19/10/12 11:56:57.56 0oc9Ztsl.net
>>287
申し訳ないが、意味が取れない
1)下記、Zermelo (1908b) ”(b) the existence, for any object a, of the singleton set {a} which has a as its sole member”
2)これは、>>175の通り、ZFCでは、対の公理で「a → {a}」が言える
3)で、Zermelo (1908b)では正則性公理は、無かった(∵1925年にジョン・フォン・ノイマンによって導入された)
4)しかし、ZFCの対の公理による「a → {a}」の the singleton set {a}生成 に、正則性公理からの規制(有限回に限られる?)があると、そういう話はないでしょ?
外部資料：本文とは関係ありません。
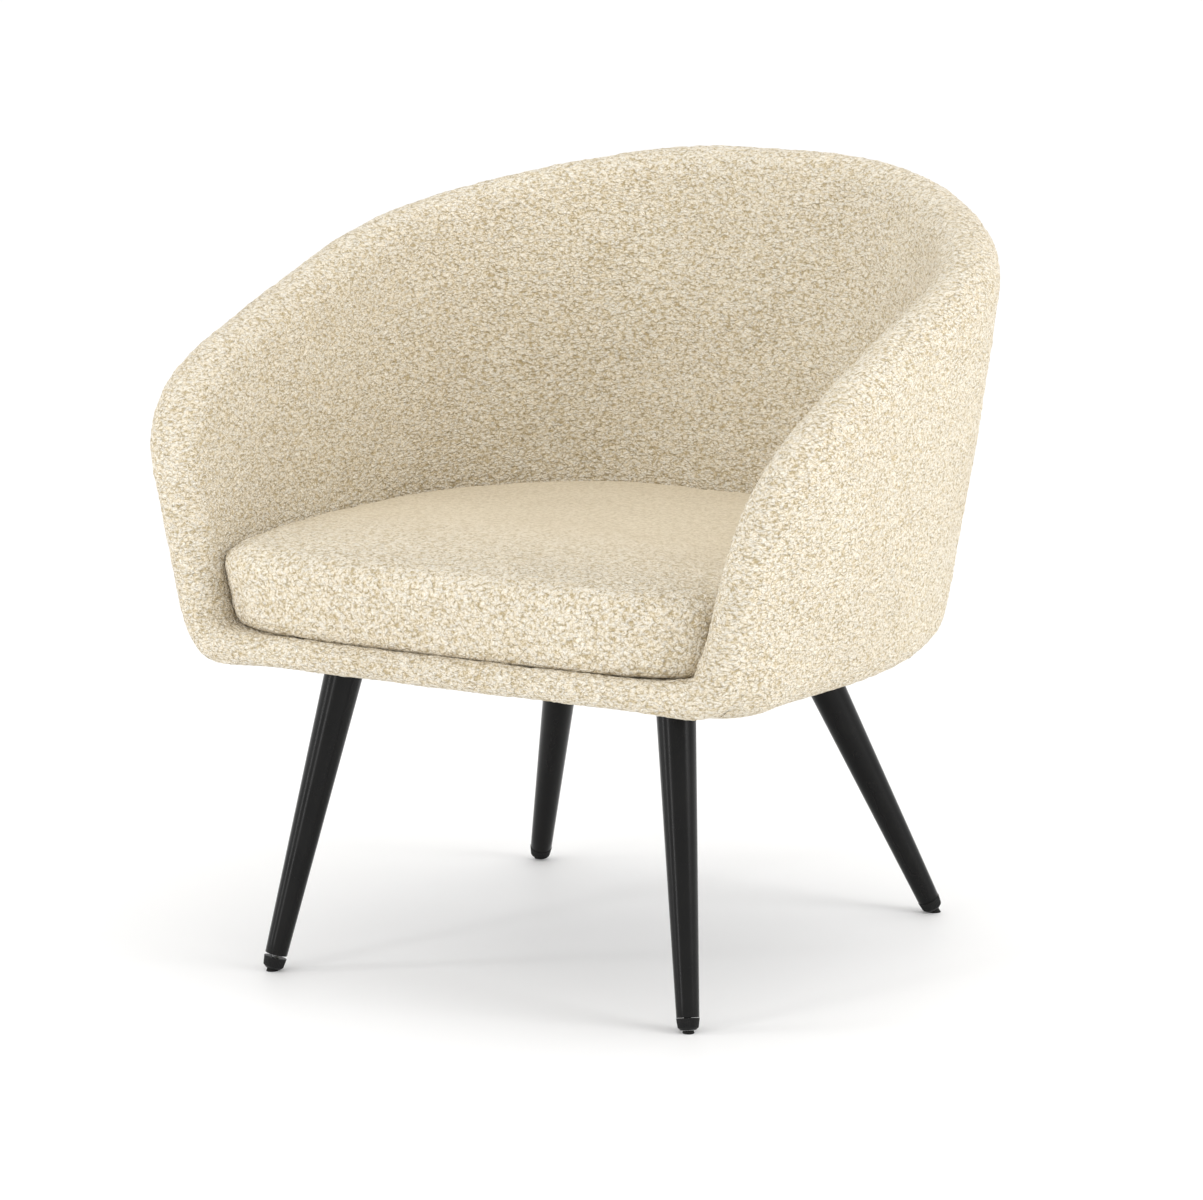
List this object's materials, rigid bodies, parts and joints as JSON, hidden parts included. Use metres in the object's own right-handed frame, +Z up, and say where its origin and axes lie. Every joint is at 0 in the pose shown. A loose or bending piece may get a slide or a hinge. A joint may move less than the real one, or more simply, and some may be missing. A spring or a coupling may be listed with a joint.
{
  "type": "tub armchair",
  "caption": "Padded tub armchair with a wraparound back, a loose seat cushion and splayed tapered steel legs that end in screw levelling glides.",
  "frame": {"origin": "on the floor, under the middle of the chair's width and depth", "axes": "+Z up, -Y the way the chair faces, +X to the right seen from the front"},
  "size_m": [0.7116, 0.6904, 0.7203],
  "materials": {
    "boucle": "looped wool-look boucle, matt and deep",
    "foam": "open-cell upholstery foam",
    "plywood": "sanded birch plywood",
    "hardwood": "planed hardwood",
    "webbing": "woven elastic webbing",
    "black_cloth": "black non-woven cloth",
    "felt": "grey needled felt",
    "zip": "cream coil zip tape",
    "leg_steel": "satin black powder coat",
    "plastic": "matt black moulded plastic",
    "rubber": "black rubber",
    "zinc": "bright zinc-plated steel"
  },
  "bodies": {
    "root": {"outer_cover": "boucle", "inner_cover": "boucle", "shell_foam": "foam", "plywood_shell": "plywood", "back_rail": "hardwood", "side_rail_left": "hardwood", "side_rail_right": "hardwood", "front_rail": "hardwood", "front_leg_rail": "hardwood", "rear_leg_rail": "hardwood", "deck_cloth": "black_cloth", "dust_cover": "black_cloth", "deck_pad": "felt", "webbing_cross_1": "webbing", "webbing_long_1": "webbing", "webbing_cross_2": "webbing", "webbing_long_2": "webbing", "webbing_cross_3": "webbing", "webbing_long_3": "webbing", "leg_tube_front_left": "leg_steel", "leg_plate_front_left": "leg_steel", "leg_insert_front_left": "plastic", "leg_screw_front_left_1": "zinc", "leg_screw_front_left_2": "zinc", "leg_screw_front_left_3": "zinc", "leg_tube_front_right": "leg_steel", "leg_plate_front_right": "leg_steel", "leg_insert_front_right": "plastic", "leg_screw_front_right_1": "zinc", "leg_screw_front_right_2": "zinc", "leg_screw_front_right_3": "zinc", "leg_tube_rear_left": "leg_steel", "leg_plate_rear_left": "leg_steel", "leg_insert_rear_left": "plastic", "leg_screw_rear_left_1": "zinc", "leg_screw_rear_left_2": "zinc", "leg_screw_rear_left_3": "zinc", "leg_tube_rear_right": "leg_steel", "leg_plate_rear_right": "leg_steel", "leg_insert_rear_right": "plastic", "leg_screw_rear_right_1": "zinc", "leg_screw_rear_right_2": "zinc", "leg_screw_rear_right_3": "zinc"},
    "seat_cushion": {"cushion_cover": "boucle", "cushion_foam": "foam", "cushion_zip": "zip"},
    "front_left_pad": {"glide_pad_front_left": "rubber"},
    "front_left_glide": {"glide_cap_front_left": "plastic", "glide_stud_front_left": "zinc"},
    "front_right_pad": {"glide_pad_front_right": "rubber"},
    "front_right_glide": {"glide_cap_front_right": "plastic", "glide_stud_front_right": "zinc"},
    "rear_left_pad": {"glide_pad_rear_left": "rubber"},
    "rear_left_glide": {"glide_cap_rear_left": "plastic", "glide_stud_rear_left": "zinc"},
    "rear_right_pad": {"glide_pad_rear_right": "rubber"},
    "rear_right_glide": {"glide_cap_rear_right": "plastic", "glide_stud_rear_right": "zinc"}
  },
  "joints": [
    {"name": "seat_cushion_lift", "type": "slide", "parent": "root", "child": "seat_cushion", "axis": [0, 0, 1], "range_m": [0, 0.4]},
    {"name": "front_left_pad_travel", "type": "slide", "parent": "root", "child": "front_left_pad", "axis": [-0.1575, -0.203, -0.9664], "range_m": [-0.0025, 0.01]},
    {"name": "front_left_glide_turn", "type": "hinge", "parent": "front_left_pad", "child": "front_left_glide", "pos_m": [-0.222, -0.2775, 0], "axis": [-0.1575, -0.203, -0.9664], "range_deg": [-720, 2880]},
    {"name": "front_right_pad_travel", "type": "slide", "parent": "root", "child": "front_right_pad", "axis": [0.1575, -0.203, -0.9664], "range_m": [0, 0.0125]},
    {"name": "front_right_glide_turn", "type": "hinge", "parent": "front_right_pad", "child": "front_right_glide", "pos_m": [0.222, -0.2775, 0], "axis": [0.1575, -0.203, -0.9664], "range_deg": [0, 3600]},
    {"name": "rear_left_pad_travel", "type": "slide", "parent": "root", "child": "rear_left_pad", "axis": [-0.2961, 0.3275, -0.8973], "range_m": [0, 0.0125]},
    {"name": "rear_left_glide_turn", "type": "hinge", "parent": "rear_left_pad", "child": "rear_left_glide", "pos_m": [-0.221, 0.2235, 0], "axis": [-0.2961, 0.3275, -0.8973], "range_deg": [0, 3600]},
    {"name": "rear_right_pad_travel", "type": "slide", "parent": "root", "child": "rear_right_pad", "axis": [0.2961, 0.3275, -0.8973], "range_m": [0, 0.0125]},
    {"name": "rear_right_glide_turn", "type": "hinge", "parent": "rear_right_pad", "child": "rear_right_glide", "pos_m": [0.221, 0.2235, 0], "axis": [0.2961, 0.3275, -0.8973], "range_deg": [0, 3600]}
  ],
  "couplings": [
    {"joint": "front_left_pad_travel", "follows": "front_left_glide_turn", "m_per_rad": 0.00019894},
    {"joint": "front_right_pad_travel", "follows": "front_right_glide_turn", "m_per_rad": 0.00019894},
    {"joint": "rear_left_pad_travel", "follows": "rear_left_glide_turn", "m_per_rad": 0.00019894},
    {"joint": "rear_right_pad_travel", "follows": "rear_right_glide_turn", "m_per_rad": 0.00019894}
  ]
}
じゃ、ZFCの対の公理による「a → {a}」の the singleton set {a}生成が、これの超限回繰返しが可能なわけですよね
(>>224より)
URLリンク(plato.stanford.edu)
Stanford Encyclopedia of Philosophy
Zermelo’s Axiomatization of Set Theory Michael Hallett
First published Tue Jul 2, 2013
(抜粋)
1. The Axioms
Given this, the one fundamental relation is that of set membership, ‘ε’ , which allows one to state that an object a belongs to, or is in, a set b, written ‘a ε b’.[4] Zermelo then laid down seven axioms which give a partial description of what is to be found in B. These can be described as follows:
I.Extensionality
This says roughly that sets are determined by the elements they contain.
II.Axiom of Elementary Sets
This asserts
(a) the existence of a set which contains no members (denoted ‘0’ by Zermelo, now commonly denoted by ‘?’);
(b) the existence, for any object a, of the singleton set {a} which has a as its sole member; and
(c) the existence, for any two objects a, b, of the unordered pair {a, b}, which has just a, b as its members.
URLリンク(ja.wikipedia.org)
正則性公理(せいそくせいこうり、英: axiom of regularity)は、別名基礎の公理(きそのこうり、英: axiom of foundation) とも呼ばれ、ZF公理系を構成する公理の一つで、1925年にジョン・フォン・ノイマンによって導入された。